> [Written instruction]:
Give back the full material, exactly as it reads.

> [Record excerpts]:
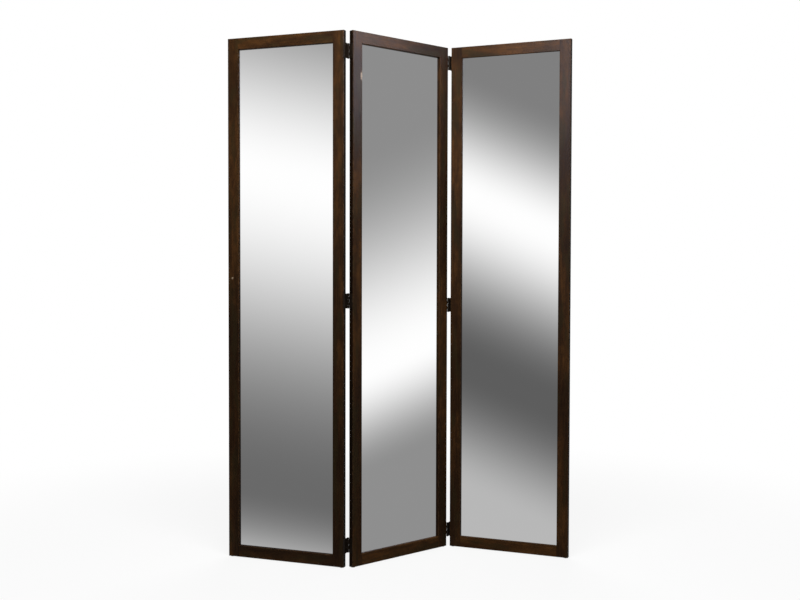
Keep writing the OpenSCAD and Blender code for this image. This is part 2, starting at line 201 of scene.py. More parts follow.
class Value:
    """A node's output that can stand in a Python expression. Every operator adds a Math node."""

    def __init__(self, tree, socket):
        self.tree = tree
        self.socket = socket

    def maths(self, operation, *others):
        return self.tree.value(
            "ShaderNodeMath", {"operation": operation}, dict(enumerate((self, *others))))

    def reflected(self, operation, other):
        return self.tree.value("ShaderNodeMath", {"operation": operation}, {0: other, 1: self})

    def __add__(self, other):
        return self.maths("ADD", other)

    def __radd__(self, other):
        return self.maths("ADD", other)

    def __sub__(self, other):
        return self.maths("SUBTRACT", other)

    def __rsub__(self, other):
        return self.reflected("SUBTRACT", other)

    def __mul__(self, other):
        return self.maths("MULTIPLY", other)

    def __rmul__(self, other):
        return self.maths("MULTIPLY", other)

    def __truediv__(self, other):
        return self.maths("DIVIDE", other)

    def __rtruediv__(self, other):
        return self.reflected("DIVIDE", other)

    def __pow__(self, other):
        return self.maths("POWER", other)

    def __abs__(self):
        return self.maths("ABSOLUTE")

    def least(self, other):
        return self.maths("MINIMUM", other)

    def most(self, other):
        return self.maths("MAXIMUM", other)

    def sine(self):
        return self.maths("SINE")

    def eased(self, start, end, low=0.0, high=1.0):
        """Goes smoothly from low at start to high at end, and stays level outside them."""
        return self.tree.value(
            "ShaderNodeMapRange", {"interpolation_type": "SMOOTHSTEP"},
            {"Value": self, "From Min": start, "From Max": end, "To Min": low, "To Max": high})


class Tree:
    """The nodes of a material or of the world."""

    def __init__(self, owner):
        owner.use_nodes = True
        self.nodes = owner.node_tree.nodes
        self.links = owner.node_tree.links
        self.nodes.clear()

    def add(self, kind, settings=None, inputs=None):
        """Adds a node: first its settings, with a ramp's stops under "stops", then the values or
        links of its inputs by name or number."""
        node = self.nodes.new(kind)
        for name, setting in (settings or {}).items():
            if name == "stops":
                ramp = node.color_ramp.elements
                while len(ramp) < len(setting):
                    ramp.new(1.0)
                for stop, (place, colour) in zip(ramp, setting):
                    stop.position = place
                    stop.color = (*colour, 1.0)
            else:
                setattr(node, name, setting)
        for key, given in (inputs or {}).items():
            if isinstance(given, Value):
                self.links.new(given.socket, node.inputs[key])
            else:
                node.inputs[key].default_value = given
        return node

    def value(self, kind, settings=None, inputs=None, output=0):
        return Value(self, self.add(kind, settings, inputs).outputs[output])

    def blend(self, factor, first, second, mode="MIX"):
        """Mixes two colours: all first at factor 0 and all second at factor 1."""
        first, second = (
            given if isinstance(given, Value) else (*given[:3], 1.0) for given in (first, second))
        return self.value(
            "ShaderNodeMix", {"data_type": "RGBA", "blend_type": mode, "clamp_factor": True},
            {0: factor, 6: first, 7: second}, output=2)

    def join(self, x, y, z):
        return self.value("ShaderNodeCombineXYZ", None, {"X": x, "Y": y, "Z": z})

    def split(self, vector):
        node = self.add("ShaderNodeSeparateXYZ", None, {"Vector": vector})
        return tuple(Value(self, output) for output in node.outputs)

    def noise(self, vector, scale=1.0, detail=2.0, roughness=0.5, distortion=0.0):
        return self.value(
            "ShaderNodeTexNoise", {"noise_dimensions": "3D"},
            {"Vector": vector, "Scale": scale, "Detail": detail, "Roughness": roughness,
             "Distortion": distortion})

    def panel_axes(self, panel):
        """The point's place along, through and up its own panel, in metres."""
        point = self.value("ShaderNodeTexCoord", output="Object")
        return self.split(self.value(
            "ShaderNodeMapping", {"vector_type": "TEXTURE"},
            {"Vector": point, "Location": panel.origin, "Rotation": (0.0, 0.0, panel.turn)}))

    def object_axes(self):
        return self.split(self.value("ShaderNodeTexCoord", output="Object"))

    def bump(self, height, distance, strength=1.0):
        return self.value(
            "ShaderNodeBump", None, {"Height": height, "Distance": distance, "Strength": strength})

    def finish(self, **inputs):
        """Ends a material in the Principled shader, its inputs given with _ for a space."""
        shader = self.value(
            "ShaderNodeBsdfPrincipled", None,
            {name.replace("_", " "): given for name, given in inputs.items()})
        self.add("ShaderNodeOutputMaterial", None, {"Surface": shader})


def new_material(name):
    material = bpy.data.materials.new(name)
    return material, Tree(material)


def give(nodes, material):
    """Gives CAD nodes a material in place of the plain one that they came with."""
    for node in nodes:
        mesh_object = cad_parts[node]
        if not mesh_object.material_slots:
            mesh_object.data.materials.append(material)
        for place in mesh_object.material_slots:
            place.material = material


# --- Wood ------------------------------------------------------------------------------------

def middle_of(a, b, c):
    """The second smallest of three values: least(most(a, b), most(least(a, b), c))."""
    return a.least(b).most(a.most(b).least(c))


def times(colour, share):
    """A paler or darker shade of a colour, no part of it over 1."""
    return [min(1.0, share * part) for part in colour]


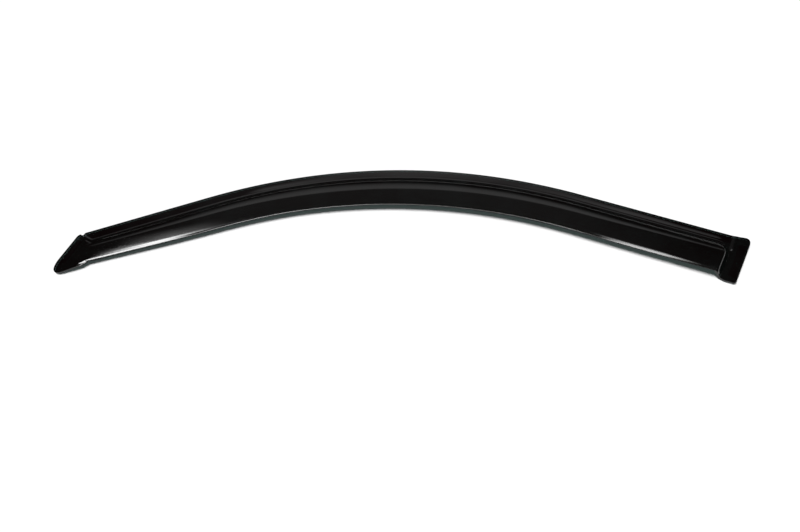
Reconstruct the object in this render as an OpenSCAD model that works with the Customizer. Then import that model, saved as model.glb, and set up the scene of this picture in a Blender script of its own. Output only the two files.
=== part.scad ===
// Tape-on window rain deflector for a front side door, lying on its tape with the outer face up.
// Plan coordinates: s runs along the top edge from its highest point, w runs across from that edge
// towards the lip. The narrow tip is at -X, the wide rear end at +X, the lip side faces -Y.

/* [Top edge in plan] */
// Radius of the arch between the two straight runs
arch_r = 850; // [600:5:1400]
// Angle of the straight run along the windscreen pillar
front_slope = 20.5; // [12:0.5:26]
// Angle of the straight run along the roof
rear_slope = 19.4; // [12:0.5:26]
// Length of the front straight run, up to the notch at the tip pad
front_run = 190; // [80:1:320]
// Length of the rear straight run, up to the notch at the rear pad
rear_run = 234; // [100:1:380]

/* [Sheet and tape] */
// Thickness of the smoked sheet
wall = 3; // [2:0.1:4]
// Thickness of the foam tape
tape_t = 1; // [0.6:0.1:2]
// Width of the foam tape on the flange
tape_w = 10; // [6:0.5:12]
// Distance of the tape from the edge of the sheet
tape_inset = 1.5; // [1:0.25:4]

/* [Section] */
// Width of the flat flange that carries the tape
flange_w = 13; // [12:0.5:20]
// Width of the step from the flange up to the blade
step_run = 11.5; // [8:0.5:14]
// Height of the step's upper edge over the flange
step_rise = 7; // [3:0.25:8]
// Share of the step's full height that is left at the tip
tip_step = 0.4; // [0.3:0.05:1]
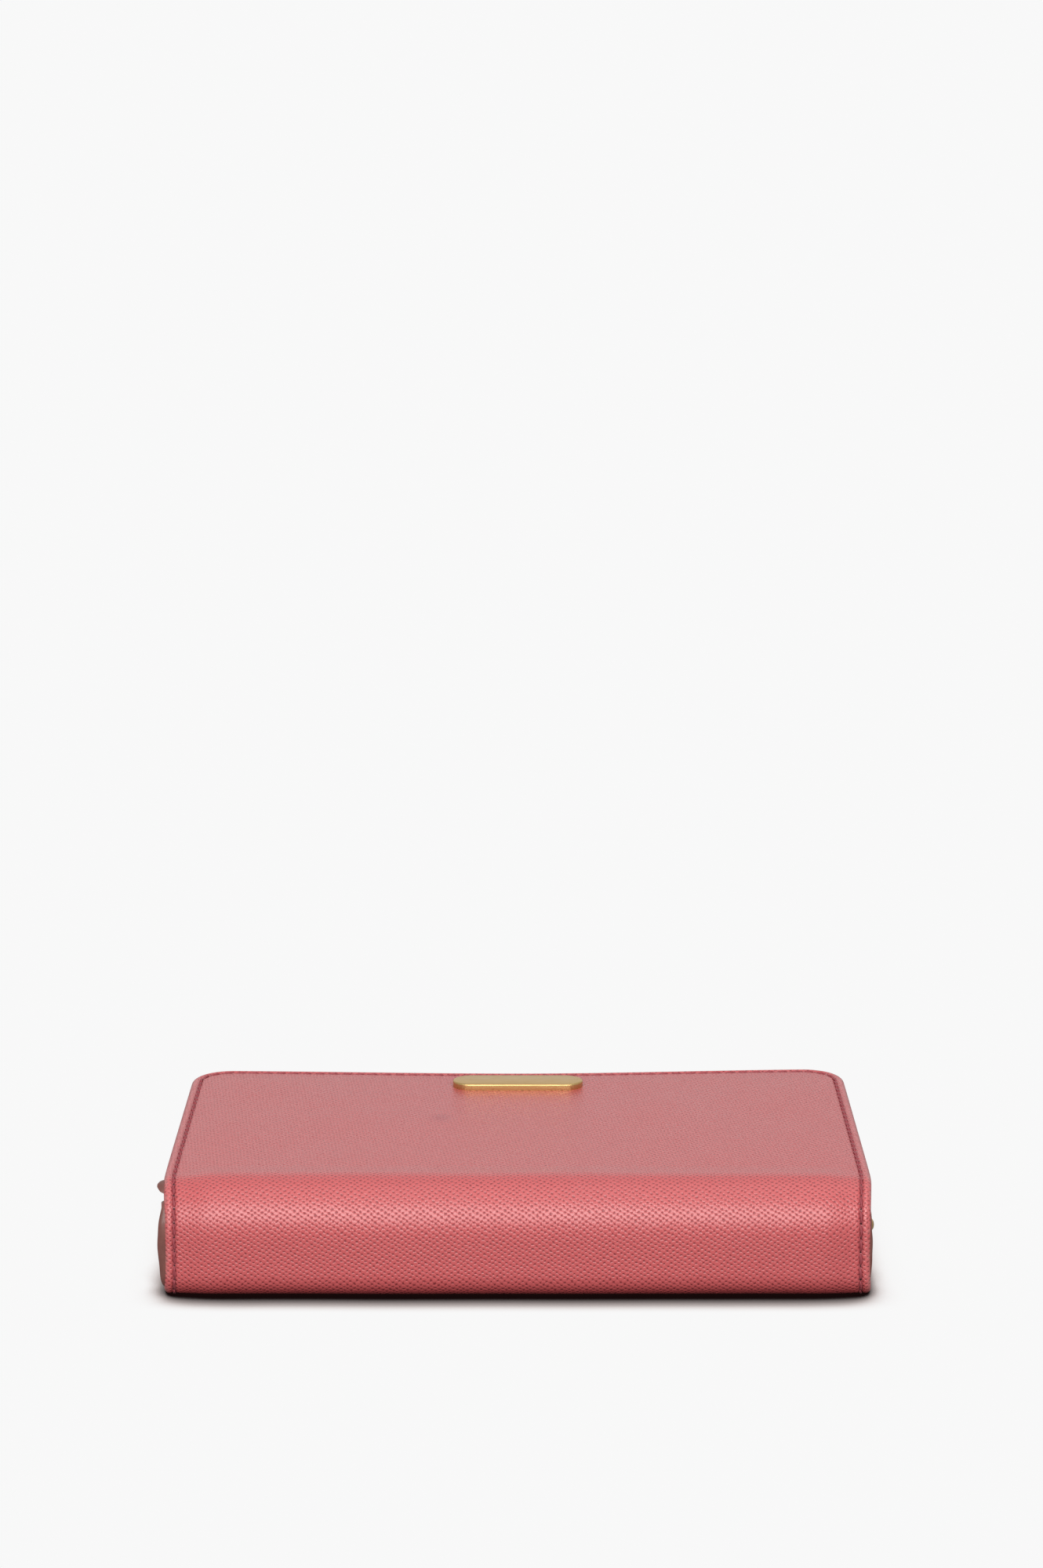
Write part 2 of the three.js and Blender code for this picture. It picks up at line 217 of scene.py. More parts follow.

> [Solved problem]:
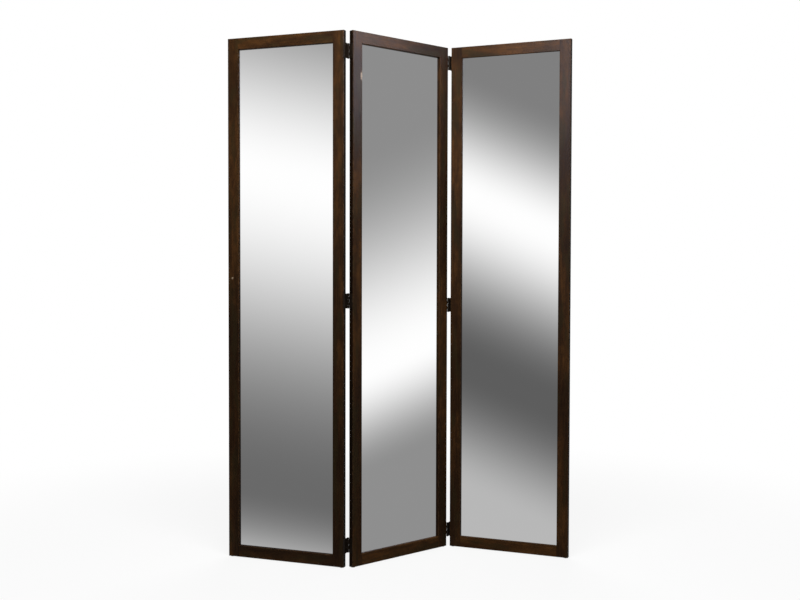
Keep writing the OpenSCAD and Blender code for this image. This is part 2, starting at line 201 of scene.py. More parts follow.
class Value:
    """A node's output that can stand in a Python expression. Every operator adds a Math node."""

    def __init__(self, tree, socket):
        self.tree = tree
        self.socket = socket

    def maths(self, operation, *others):
        return self.tree.value(
            "ShaderNodeMath", {"operation": operation}, dict(enumerate((self, *others))))

    def reflected(self, operation, other):
        return self.tree.value("ShaderNodeMath", {"operation": operation}, {0: other, 1: self})

    def __add__(self, other):
        return self.maths("ADD", other)

    def __radd__(self, other):
        return self.maths("ADD", other)

    def __sub__(self, other):
        return self.maths("SUBTRACT", other)

    def __rsub__(self, other):
        return self.reflected("SUBTRACT", other)

    def __mul__(self, other):
        return self.maths("MULTIPLY", other)

    def __rmul__(self, other):
        return self.maths("MULTIPLY", other)

    def __truediv__(self, other):
        return self.maths("DIVIDE", other)

    def __rtruediv__(self, other):
        return self.reflected("DIVIDE", other)

    def __pow__(self, other):
        return self.maths("POWER", other)

    def __abs__(self):
        return self.maths("ABSOLUTE")

    def least(self, other):
        return self.maths("MINIMUM", other)

    def most(self, other):
        return self.maths("MAXIMUM", other)

    def sine(self):
        return self.maths("SINE")

    def eased(self, start, end, low=0.0, high=1.0):
        """Goes smoothly from low at start to high at end, and stays level outside them."""
        return self.tree.value(
            "ShaderNodeMapRange", {"interpolation_type": "SMOOTHSTEP"},
            {"Value": self, "From Min": start, "From Max": end, "To Min": low, "To Max": high})


class Tree:
    """The nodes of a material or of the world."""

    def __init__(self, owner):
        owner.use_nodes = True
        self.nodes = owner.node_tree.nodes
        self.links = owner.node_tree.links
        self.nodes.clear()

    def add(self, kind, settings=None, inputs=None):
        """Adds a node: first its settings, with a ramp's stops under "stops", then the values or
        links of its inputs by name or number."""
        node = self.nodes.new(kind)
        for name, setting in (settings or {}).items():
            if name == "stops":
                ramp = node.color_ramp.elements
                while len(ramp) < len(setting):
                    ramp.new(1.0)
                for stop, (place, colour) in zip(ramp, setting):
                    stop.position = place
                    stop.color = (*colour, 1.0)
            else:
                setattr(node, name, setting)
        for key, given in (inputs or {}).items():
            if isinstance(given, Value):
                self.links.new(given.socket, node.inputs[key])
            else:
                node.inputs[key].default_value = given
        return node

    def value(self, kind, settings=None, inputs=None, output=0):
        return Value(self, self.add(kind, settings, inputs).outputs[output])

    def blend(self, factor, first, second, mode="MIX"):
        """Mixes two colours: all first at factor 0 and all second at factor 1."""
        first, second = (
            given if isinstance(given, Value) else (*given[:3], 1.0) for given in (first, second))
        return self.value(
            "ShaderNodeMix", {"data_type": "RGBA", "blend_type": mode, "clamp_factor": True},
            {0: factor, 6: first, 7: second}, output=2)

    def join(self, x, y, z):
        return self.value("ShaderNodeCombineXYZ", None, {"X": x, "Y": y, "Z": z})

    def split(self, vector):
        node = self.add("ShaderNodeSeparateXYZ", None, {"Vector": vector})
        return tuple(Value(self, output) for output in node.outputs)

    def noise(self, vector, scale=1.0, detail=2.0, roughness=0.5, distortion=0.0):
        return self.value(
            "ShaderNodeTexNoise", {"noise_dimensions": "3D"},
            {"Vector": vector, "Scale": scale, "Detail": detail, "Roughness": roughness,
             "Distortion": distortion})

    def panel_axes(self, panel):
        """The point's place along, through and up its own panel, in metres."""
        point = self.value("ShaderNodeTexCoord", output="Object")
        return self.split(self.value(
            "ShaderNodeMapping", {"vector_type": "TEXTURE"},
            {"Vector": point, "Location": panel.origin, "Rotation": (0.0, 0.0, panel.turn)}))

    def object_axes(self):
        return self.split(self.value("ShaderNodeTexCoord", output="Object"))

    def bump(self, height, distance, strength=1.0):
        return self.value(
            "ShaderNodeBump", None, {"Height": height, "Distance": distance, "Strength": strength})

    def finish(self, **inputs):
        """Ends a material in the Principled shader, its inputs given with _ for a space."""
        shader = self.value(
            "ShaderNodeBsdfPrincipled", None,
            {name.replace("_", " "): given for name, given in inputs.items()})
        self.add("ShaderNodeOutputMaterial", None, {"Surface": shader})


def new_material(name):
    material = bpy.data.materials.new(name)
    return material, Tree(material)


def give(nodes, material):
    """Gives CAD nodes a material in place of the plain one that they came with."""
    for node in nodes:
        mesh_object = cad_parts[node]
        if not mesh_object.material_slots:
            mesh_object.data.materials.append(material)
        for place in mesh_object.material_slots:
            place.material = material


# --- Wood ------------------------------------------------------------------------------------

def middle_of(a, b, c):
    """The second smallest of three values: least(most(a, b), most(least(a, b), c))."""
    return a.least(b).most(a.most(b).least(c))


def times(colour, share):
    """A paler or darker shade of a colour, no part of it over 1."""
    return [min(1.0, share * part) for part in colour]


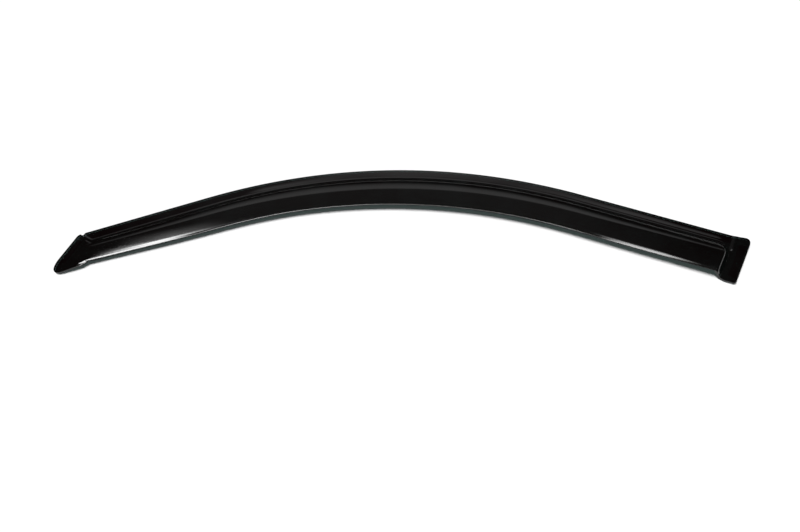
Reconstruct the object in this render as an OpenSCAD model that works with the Customizer. Then import that model, saved as model.glb, and set up the scene of this picture in a Blender script of its own. Output only the two files.
=== part.scad ===
// Tape-on window rain deflector for a front side door, lying on its tape with the outer face up.
// Plan coordinates: s runs along the top edge from its highest point, w runs across from that edge
// towards the lip. The narrow tip is at -X, the wide rear end at +X, the lip side faces -Y.

/* [Top edge in plan] */
// Radius of the arch between the two straight runs
arch_r = 850; // [600:5:1400]
// Angle of the straight run along the windscreen pillar
front_slope = 20.5; // [12:0.5:26]
// Angle of the straight run along the roof
rear_slope = 19.4; // [12:0.5:26]
// Length of the front straight run, up to the notch at the tip pad
front_run = 190; // [80:1:320]
// Length of the rear straight run, up to the notch at the rear pad
rear_run = 234; // [100:1:380]

/* [Sheet and tape] */
// Thickness of the smoked sheet
wall = 3; // [2:0.1:4]
// Thickness of the foam tape
tape_t = 1; // [0.6:0.1:2]
// Width of the foam tape on the flange
tape_w = 10; // [6:0.5:12]
// Distance of the tape from the edge of the sheet
tape_inset = 1.5; // [1:0.25:4]

/* [Section] */
// Width of the flat flange that carries the tape
flange_w = 13; // [12:0.5:20]
// Width of the step from the flange up to the blade
step_run = 11.5; // [8:0.5:14]
// Height of the step's upper edge over the flange
step_rise = 7; // [3:0.25:8]
// Share of the step's full height that is left at the tip
tip_step = 0.4; // [0.3:0.05:1]
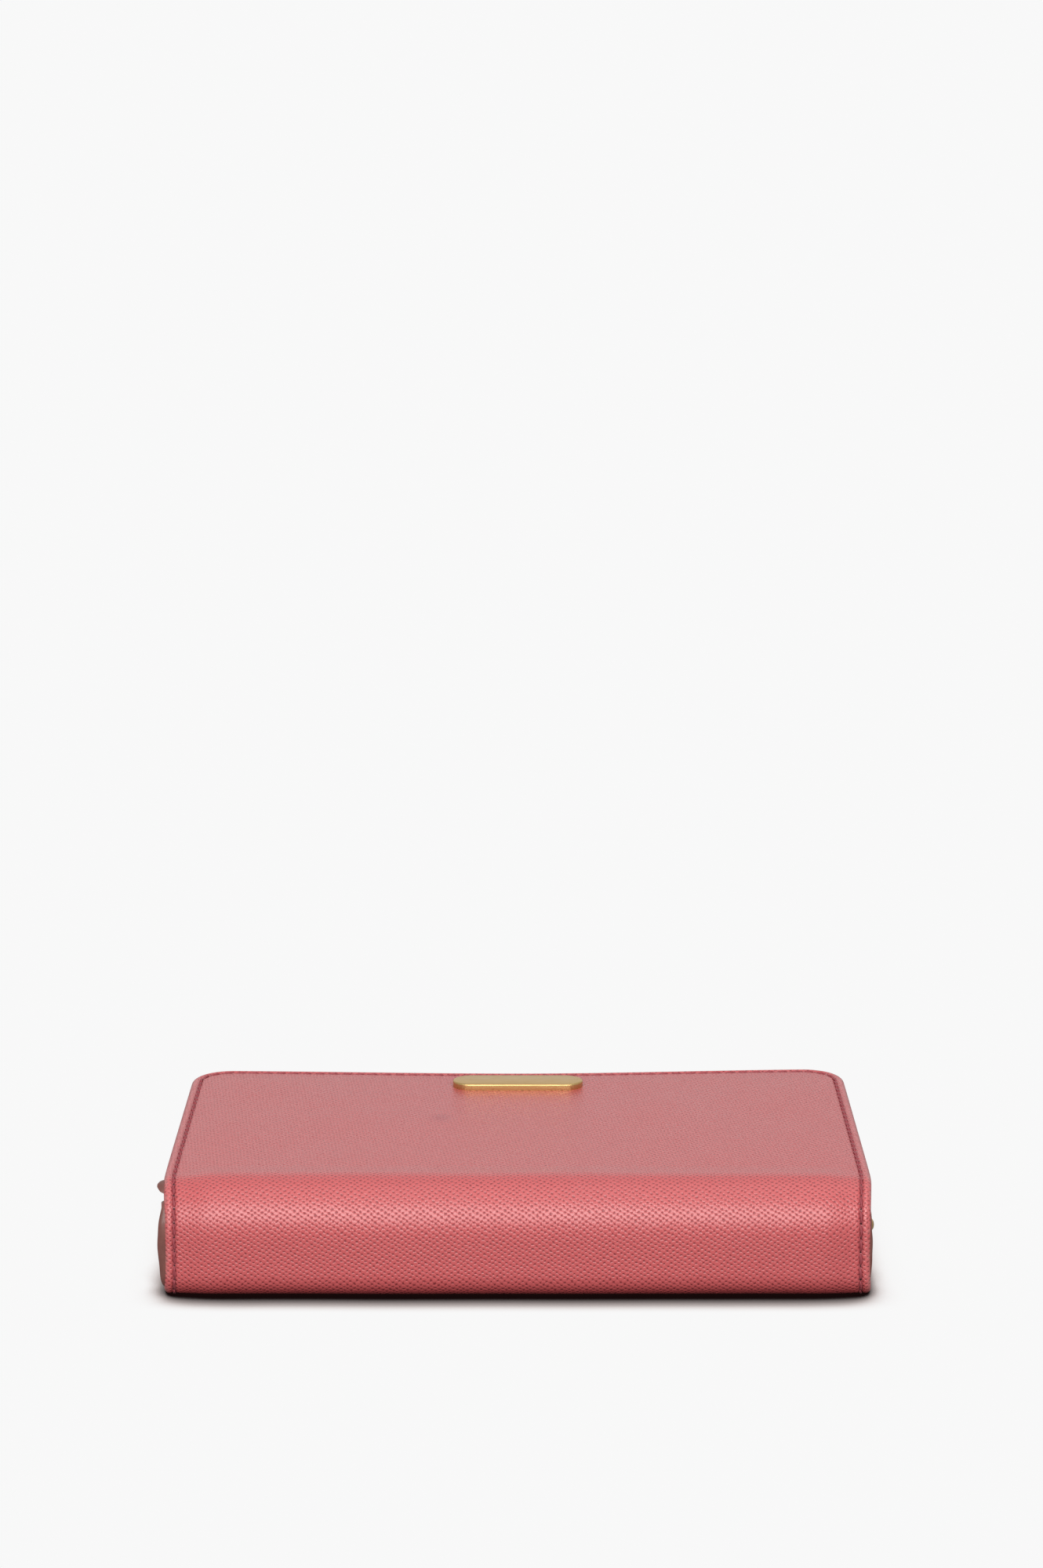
Write part 2 of the three.js and Blender code for this picture. It picks up at line 217 of scene.py. More parts follow.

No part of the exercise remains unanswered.